■ **Stated exercise**: Restate verbatim the lines between the one holding "drum_shell();" and the one holding "obj.data.transform(world)", both included, and no others.

======== Data excerpt ========

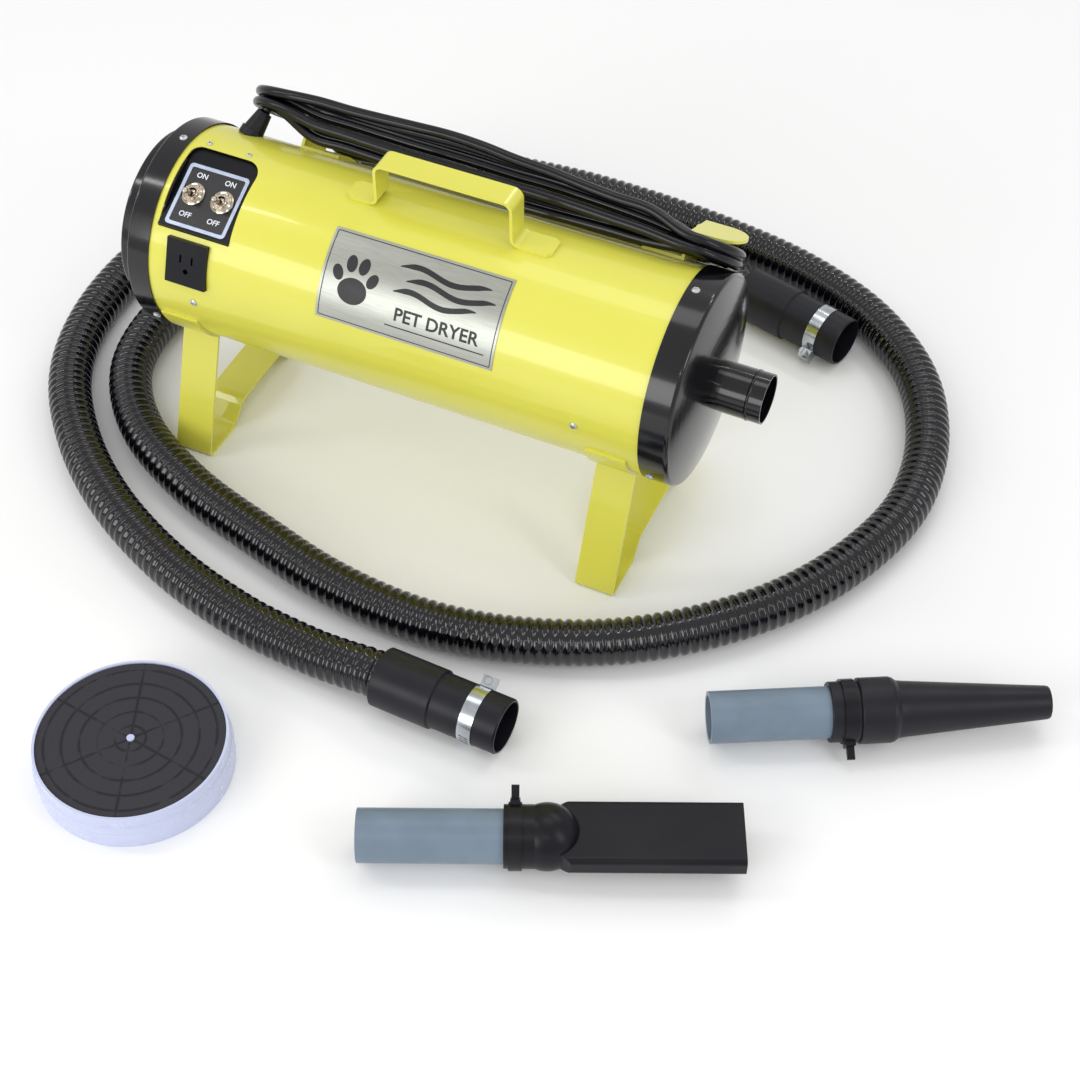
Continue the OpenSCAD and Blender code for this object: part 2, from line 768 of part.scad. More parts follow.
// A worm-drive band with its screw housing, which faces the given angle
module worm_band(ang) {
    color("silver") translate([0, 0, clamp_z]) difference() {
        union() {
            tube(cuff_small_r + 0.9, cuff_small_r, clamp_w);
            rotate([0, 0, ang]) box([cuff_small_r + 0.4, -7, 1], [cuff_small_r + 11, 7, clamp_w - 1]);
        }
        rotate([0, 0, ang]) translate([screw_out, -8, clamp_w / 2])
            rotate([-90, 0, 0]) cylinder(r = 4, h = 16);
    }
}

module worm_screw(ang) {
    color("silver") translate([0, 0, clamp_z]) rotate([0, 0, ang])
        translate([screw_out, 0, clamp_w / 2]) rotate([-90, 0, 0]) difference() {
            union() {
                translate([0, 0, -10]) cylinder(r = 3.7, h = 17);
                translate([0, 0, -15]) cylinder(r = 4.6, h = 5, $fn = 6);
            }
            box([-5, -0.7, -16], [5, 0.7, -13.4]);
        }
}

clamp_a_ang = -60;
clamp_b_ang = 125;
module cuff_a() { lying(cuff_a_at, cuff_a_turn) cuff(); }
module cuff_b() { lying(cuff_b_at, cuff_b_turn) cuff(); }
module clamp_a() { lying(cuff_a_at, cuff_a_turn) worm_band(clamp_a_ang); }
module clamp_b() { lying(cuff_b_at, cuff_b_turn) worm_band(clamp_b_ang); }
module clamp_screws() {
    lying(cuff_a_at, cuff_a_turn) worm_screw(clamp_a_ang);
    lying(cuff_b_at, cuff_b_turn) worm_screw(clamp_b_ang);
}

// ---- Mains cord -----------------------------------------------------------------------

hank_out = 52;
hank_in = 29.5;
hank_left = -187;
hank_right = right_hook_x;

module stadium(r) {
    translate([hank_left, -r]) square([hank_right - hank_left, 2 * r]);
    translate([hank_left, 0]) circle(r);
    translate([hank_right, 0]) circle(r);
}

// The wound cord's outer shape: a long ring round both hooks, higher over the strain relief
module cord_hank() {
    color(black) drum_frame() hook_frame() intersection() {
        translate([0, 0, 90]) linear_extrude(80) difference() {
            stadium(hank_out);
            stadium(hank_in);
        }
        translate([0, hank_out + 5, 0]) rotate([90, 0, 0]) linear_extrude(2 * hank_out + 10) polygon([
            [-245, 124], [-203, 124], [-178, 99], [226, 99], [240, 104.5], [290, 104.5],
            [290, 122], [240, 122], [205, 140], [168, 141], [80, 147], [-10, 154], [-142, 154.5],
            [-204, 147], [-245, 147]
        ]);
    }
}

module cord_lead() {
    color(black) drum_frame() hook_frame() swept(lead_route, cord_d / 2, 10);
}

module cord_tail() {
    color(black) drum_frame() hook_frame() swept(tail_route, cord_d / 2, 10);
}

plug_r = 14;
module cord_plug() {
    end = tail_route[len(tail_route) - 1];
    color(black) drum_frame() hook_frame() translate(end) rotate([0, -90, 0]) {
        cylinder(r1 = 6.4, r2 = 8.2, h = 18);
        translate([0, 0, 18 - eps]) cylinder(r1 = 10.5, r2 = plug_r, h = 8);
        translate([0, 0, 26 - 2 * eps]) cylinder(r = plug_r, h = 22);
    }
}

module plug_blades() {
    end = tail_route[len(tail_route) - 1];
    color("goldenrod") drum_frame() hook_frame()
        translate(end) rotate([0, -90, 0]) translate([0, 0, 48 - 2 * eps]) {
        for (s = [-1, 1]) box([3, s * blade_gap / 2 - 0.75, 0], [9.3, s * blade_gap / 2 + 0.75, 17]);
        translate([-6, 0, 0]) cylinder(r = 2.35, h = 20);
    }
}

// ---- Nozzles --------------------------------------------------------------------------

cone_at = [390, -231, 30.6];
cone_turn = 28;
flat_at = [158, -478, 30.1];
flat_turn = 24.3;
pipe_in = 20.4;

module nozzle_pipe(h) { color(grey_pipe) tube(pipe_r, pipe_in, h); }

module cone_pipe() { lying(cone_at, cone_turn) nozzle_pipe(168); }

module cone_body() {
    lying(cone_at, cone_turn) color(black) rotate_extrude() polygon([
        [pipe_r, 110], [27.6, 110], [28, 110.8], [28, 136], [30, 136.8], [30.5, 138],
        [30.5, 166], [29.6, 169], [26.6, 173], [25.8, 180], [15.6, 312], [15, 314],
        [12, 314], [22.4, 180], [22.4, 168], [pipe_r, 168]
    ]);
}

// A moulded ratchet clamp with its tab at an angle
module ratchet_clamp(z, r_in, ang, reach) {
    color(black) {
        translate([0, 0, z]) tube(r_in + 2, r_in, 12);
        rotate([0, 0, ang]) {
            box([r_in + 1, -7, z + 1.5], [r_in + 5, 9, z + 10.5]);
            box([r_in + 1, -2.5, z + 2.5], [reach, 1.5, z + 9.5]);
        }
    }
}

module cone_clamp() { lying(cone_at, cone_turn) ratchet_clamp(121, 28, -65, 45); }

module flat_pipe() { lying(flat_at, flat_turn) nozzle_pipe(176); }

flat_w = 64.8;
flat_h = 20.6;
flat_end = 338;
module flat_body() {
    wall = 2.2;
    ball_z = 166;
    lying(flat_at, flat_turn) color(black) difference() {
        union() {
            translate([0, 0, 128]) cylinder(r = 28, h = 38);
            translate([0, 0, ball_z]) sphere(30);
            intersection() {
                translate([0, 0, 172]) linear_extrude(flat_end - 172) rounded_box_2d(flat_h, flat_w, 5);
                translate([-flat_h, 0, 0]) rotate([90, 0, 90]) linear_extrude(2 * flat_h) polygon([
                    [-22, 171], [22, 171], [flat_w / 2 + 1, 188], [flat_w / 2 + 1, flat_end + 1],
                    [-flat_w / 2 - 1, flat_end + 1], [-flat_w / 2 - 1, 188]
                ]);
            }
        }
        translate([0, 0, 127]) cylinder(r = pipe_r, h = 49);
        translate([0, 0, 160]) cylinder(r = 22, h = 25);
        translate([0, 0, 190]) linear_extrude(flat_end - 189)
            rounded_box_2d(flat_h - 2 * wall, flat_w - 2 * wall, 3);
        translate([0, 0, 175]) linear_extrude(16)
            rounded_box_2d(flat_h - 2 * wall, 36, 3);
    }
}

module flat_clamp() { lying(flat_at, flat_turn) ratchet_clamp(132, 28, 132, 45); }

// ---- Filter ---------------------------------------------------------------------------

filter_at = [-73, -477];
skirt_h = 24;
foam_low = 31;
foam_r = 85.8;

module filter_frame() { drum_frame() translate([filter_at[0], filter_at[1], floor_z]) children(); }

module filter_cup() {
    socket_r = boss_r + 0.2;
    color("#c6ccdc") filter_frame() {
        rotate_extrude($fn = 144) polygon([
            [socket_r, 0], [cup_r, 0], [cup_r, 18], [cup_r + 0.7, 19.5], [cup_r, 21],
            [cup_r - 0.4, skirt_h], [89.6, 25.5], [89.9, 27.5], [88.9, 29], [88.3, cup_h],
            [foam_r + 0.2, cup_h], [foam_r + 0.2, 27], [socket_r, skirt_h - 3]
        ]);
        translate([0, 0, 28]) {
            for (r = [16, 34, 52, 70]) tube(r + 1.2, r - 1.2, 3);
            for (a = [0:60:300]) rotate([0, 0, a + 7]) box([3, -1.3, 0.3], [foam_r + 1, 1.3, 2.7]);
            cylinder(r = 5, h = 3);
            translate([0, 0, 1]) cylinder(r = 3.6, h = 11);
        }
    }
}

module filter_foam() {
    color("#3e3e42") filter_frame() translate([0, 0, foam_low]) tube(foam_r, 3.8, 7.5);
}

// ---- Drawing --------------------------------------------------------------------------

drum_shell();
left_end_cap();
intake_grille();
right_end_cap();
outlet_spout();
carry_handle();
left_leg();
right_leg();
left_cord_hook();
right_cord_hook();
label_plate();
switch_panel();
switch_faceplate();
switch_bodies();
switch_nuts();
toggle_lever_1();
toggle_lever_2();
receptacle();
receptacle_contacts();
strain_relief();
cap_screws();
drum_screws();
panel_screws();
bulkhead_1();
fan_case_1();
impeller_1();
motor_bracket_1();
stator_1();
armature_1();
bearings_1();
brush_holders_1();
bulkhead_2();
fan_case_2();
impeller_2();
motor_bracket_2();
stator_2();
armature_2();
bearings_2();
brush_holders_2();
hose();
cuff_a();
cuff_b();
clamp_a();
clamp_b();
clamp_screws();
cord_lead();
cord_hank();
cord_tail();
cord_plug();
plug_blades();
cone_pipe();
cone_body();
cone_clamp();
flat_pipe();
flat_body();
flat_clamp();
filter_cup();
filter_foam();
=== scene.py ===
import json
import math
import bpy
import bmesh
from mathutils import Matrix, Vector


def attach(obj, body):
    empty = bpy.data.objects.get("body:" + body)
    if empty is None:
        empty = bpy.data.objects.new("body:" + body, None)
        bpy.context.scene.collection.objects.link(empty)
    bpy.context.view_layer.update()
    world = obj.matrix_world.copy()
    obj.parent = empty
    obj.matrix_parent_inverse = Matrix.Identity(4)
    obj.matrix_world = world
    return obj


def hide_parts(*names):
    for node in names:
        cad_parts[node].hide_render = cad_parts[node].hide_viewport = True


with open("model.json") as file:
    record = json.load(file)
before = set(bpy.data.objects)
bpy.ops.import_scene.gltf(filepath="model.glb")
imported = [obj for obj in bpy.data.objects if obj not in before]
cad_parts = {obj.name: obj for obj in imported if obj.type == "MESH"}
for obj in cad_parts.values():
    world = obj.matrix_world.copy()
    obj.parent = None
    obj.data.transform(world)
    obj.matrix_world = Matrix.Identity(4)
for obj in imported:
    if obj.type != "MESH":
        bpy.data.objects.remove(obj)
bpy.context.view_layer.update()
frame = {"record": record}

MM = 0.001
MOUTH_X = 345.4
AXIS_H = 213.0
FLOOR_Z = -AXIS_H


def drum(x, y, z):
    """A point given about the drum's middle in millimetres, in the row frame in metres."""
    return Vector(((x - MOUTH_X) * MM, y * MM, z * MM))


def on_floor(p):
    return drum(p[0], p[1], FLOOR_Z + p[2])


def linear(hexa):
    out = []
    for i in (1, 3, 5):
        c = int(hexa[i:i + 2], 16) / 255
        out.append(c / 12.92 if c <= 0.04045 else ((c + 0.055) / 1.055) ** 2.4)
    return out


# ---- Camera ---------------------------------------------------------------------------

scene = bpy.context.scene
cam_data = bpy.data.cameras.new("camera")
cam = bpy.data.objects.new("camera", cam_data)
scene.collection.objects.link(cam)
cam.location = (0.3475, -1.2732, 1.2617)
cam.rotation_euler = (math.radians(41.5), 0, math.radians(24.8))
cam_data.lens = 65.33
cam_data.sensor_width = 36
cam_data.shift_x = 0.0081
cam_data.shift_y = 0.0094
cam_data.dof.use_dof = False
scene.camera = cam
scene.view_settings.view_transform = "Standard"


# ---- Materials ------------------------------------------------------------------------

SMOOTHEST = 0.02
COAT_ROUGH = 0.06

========

■ **Written solution**:
drum_shell();
left_end_cap();
intake_grille();
right_end_cap();
outlet_spout();
carry_handle();
left_leg();
right_leg();
left_cord_hook();
right_cord_hook();
label_plate();
switch_panel();
switch_faceplate();
switch_bodies();
switch_nuts();
toggle_lever_1();
toggle_lever_2();
receptacle();
receptacle_contacts();
strain_relief();
cap_screws();
drum_screws();
panel_screws();
bulkhead_1();
fan_case_1();
impeller_1();
motor_bracket_1();
stator_1();
armature_1();
bearings_1();
brush_holders_1();
bulkhead_2();
fan_case_2();
impeller_2();
motor_bracket_2();
stator_2();
armature_2();
bearings_2();
brush_holders_2();
hose();
cuff_a();
cuff_b();
clamp_a();
clamp_b();
clamp_screws();
cord_lead();
cord_hank();
cord_tail();
cord_plug();
plug_blades();
cone_pipe();
cone_body();
cone_clamp();
flat_pipe();
flat_body();
flat_clamp();
filter_cup();
filter_foam();
=== scene.py ===
import json
import math
import bpy
import bmesh
from mathutils import Matrix, Vector


def attach(obj, body):
    empty = bpy.data.objects.get("body:" + body)
    if empty is None:
        empty = bpy.data.objects.new("body:" + body, None)
        bpy.context.scene.collection.objects.link(empty)
    bpy.context.view_layer.update()
    world = obj.matrix_world.copy()
    obj.parent = empty
    obj.matrix_parent_inverse = Matrix.Identity(4)
    obj.matrix_world = world
    return obj


def hide_parts(*names):
    for node in names:
        cad_parts[node].hide_render = cad_parts[node].hide_viewport = True


with open("model.json") as file:
    record = json.load(file)
before = set(bpy.data.objects)
bpy.ops.import_scene.gltf(filepath="model.glb")
imported = [obj for obj in bpy.data.objects if obj not in before]
cad_parts = {obj.name: obj for obj in imported if obj.type == "MESH"}
for obj in cad_parts.values():
    world = obj.matrix_world.copy()
    obj.parent = None
    obj.data.transform(world)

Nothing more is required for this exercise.